The problem: Everything in the listing should be restated word for word.
──────
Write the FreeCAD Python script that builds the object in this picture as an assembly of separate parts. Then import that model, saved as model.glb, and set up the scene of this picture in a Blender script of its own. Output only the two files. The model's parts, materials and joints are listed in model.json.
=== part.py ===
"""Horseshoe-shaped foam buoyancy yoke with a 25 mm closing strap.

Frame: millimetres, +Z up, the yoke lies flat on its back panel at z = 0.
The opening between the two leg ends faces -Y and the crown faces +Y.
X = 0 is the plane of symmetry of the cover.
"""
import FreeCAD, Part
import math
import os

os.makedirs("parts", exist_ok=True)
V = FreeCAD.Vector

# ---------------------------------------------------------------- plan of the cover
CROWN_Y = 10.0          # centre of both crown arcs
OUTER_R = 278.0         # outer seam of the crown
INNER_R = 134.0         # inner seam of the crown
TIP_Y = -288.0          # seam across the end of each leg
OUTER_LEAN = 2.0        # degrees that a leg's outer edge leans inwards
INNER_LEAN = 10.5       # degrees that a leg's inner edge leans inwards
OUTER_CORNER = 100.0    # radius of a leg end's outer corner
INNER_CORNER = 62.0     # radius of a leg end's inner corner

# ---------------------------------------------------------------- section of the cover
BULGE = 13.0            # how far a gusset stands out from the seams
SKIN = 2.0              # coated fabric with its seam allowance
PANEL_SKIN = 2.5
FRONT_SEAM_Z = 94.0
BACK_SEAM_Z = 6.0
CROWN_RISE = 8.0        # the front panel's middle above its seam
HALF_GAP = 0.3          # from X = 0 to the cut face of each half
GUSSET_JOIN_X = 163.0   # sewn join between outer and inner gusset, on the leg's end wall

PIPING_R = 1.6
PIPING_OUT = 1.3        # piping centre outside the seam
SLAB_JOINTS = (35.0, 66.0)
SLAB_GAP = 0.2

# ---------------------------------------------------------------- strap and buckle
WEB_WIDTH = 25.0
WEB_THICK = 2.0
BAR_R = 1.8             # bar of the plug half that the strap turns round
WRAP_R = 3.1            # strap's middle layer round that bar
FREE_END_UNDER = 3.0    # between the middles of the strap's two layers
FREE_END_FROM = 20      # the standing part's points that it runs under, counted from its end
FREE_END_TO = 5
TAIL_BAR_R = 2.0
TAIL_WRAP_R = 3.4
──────
Written answer:
Write the FreeCAD Python script that builds the object in this picture as an assembly of separate parts. Then import that model, saved as model.glb, and set up the scene of this picture in a Blender script of its own. Output only the two files. The model's parts, materials and joints are listed in model.json.
=== part.py ===
"""Horseshoe-shaped foam buoyancy yoke with a 25 mm closing strap.

Frame: millimetres, +Z up, the yoke lies flat on its back panel at z = 0.
The opening between the two leg ends faces -Y and the crown faces +Y.
X = 0 is the plane of symmetry of the cover.
"""
import FreeCAD, Part
import math
import os

os.makedirs("parts", exist_ok=True)
V = FreeCAD.Vector

# ---------------------------------------------------------------- plan of the cover
CROWN_Y = 10.0          # centre of both crown arcs
OUTER_R = 278.0         # outer seam of the crown
INNER_R = 134.0         # inner seam of the crown
TIP_Y = -288.0          # seam across the end of each leg
OUTER_LEAN = 2.0        # degrees that a leg's outer edge leans inwards
INNER_LEAN = 10.5       # degrees that a leg's inner edge leans inwards
OUTER_CORNER = 100.0    # radius of a leg end's outer corner
INNER_CORNER = 62.0     # radius of a leg end's inner corner

# ---------------------------------------------------------------- section of the cover
BULGE = 13.0            # how far a gusset stands out from the seams
SKIN = 2.0              # coated fabric with its seam allowance
PANEL_SKIN = 2.5
FRONT_SEAM_Z = 94.0
BACK_SEAM_Z = 6.0
CROWN_RISE = 8.0        # the front panel's middle above its seam
HALF_GAP = 0.3          # from X = 0 to the cut face of each half
GUSSET_JOIN_X = 163.0   # sewn join between outer and inner gusset, on the leg's end wall

PIPING_R = 1.6
PIPING_OUT = 1.3        # piping centre outside the seam
SLAB_JOINTS = (35.0, 66.0)
SLAB_GAP = 0.2

# ---------------------------------------------------------------- strap and buckle
WEB_WIDTH = 25.0
WEB_THICK = 2.0
BAR_R = 1.8             # bar of the plug half that the strap turns round
WRAP_R = 3.1            # strap's middle layer round that bar
FREE_END_UNDER = 3.0    # between the middles of the strap's two layers
FREE_END_FROM = 20      # the standing part's points that it runs under, counted from its end
FREE_END_TO = 5
TAIL_BAR_R = 2.0
TAIL_WRAP_R = 3.4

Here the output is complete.